▶ **SOURCE MATERIAL**:
◇ ◇ ◇ ◇ ◇ ◇ ◇

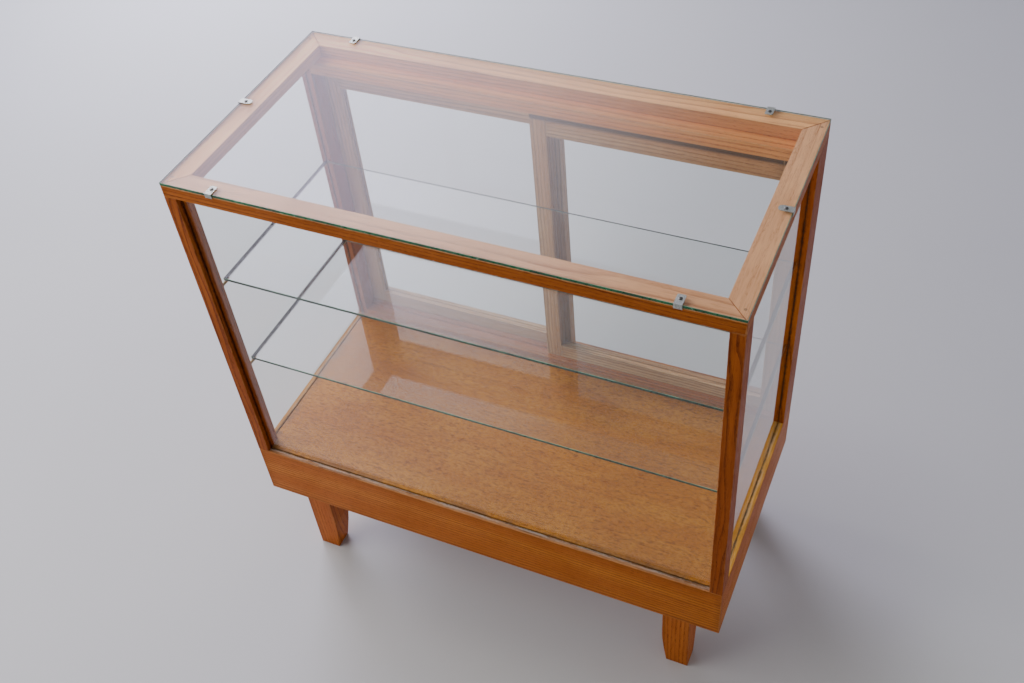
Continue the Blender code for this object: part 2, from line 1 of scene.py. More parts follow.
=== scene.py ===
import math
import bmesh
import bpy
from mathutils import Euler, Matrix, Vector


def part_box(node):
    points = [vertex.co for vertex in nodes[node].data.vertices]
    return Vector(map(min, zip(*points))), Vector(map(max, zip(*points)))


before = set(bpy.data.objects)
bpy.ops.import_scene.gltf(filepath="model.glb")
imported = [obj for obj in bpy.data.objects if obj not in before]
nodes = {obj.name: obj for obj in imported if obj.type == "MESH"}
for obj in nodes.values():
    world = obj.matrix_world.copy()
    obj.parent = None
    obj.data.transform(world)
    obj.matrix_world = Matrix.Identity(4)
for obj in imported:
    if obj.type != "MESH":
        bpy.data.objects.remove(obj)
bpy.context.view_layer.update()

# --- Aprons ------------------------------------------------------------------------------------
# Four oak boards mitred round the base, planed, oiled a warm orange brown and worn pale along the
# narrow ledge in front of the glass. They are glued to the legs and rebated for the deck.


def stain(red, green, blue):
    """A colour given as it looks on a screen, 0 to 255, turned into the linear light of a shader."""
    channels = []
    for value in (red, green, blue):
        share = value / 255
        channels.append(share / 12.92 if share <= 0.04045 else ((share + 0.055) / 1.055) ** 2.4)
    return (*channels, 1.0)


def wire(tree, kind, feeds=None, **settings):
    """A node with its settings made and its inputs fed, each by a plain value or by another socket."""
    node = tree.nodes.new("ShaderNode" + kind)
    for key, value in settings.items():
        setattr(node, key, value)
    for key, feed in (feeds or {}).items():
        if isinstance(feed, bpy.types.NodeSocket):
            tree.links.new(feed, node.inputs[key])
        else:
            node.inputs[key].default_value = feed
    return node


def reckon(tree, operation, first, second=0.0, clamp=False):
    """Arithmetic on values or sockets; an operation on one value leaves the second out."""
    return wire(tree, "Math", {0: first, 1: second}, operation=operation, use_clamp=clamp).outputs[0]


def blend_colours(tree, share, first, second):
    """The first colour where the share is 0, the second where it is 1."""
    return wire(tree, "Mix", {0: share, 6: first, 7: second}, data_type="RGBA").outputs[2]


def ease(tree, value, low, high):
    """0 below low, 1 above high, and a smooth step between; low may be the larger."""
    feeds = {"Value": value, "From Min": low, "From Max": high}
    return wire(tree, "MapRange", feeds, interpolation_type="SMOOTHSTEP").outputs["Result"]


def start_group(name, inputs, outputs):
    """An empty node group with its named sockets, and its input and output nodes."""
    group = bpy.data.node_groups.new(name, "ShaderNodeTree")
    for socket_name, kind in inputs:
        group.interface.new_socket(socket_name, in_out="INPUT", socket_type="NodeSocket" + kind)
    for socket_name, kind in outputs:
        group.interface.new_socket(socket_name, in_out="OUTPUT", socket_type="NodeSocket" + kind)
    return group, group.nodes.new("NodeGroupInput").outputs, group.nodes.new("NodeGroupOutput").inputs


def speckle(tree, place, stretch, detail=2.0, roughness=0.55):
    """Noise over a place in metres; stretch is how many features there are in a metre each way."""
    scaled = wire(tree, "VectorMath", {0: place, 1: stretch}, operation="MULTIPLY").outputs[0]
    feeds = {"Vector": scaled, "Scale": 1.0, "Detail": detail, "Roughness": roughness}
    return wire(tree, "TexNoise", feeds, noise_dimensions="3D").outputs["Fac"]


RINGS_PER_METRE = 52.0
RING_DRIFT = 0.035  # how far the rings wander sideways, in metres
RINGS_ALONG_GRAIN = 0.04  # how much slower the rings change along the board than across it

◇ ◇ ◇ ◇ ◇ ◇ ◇

▶ **WORK INSTRUCTIONS**: In the listing above, find the line with "zip(*points))), Vector(map(max, zip(*points)))" and the line with "bpy.context.view_layer.update()". Output those two lines and every line between them, exactly as written.

▶ **TASK OUTPUT**:
    return Vector(map(min, zip(*points))), Vector(map(max, zip(*points)))


before = set(bpy.data.objects)
bpy.ops.import_scene.gltf(filepath="model.glb")
imported = [obj for obj in bpy.data.objects if obj not in before]
nodes = {obj.name: obj for obj in imported if obj.type == "MESH"}
for obj in nodes.values():
    world = obj.matrix_world.copy()
    obj.parent = None
    obj.data.transform(world)
    obj.matrix_world = Matrix.Identity(4)
for obj in imported:
    if obj.type != "MESH":
        bpy.data.objects.remove(obj)
bpy.context.view_layer.update()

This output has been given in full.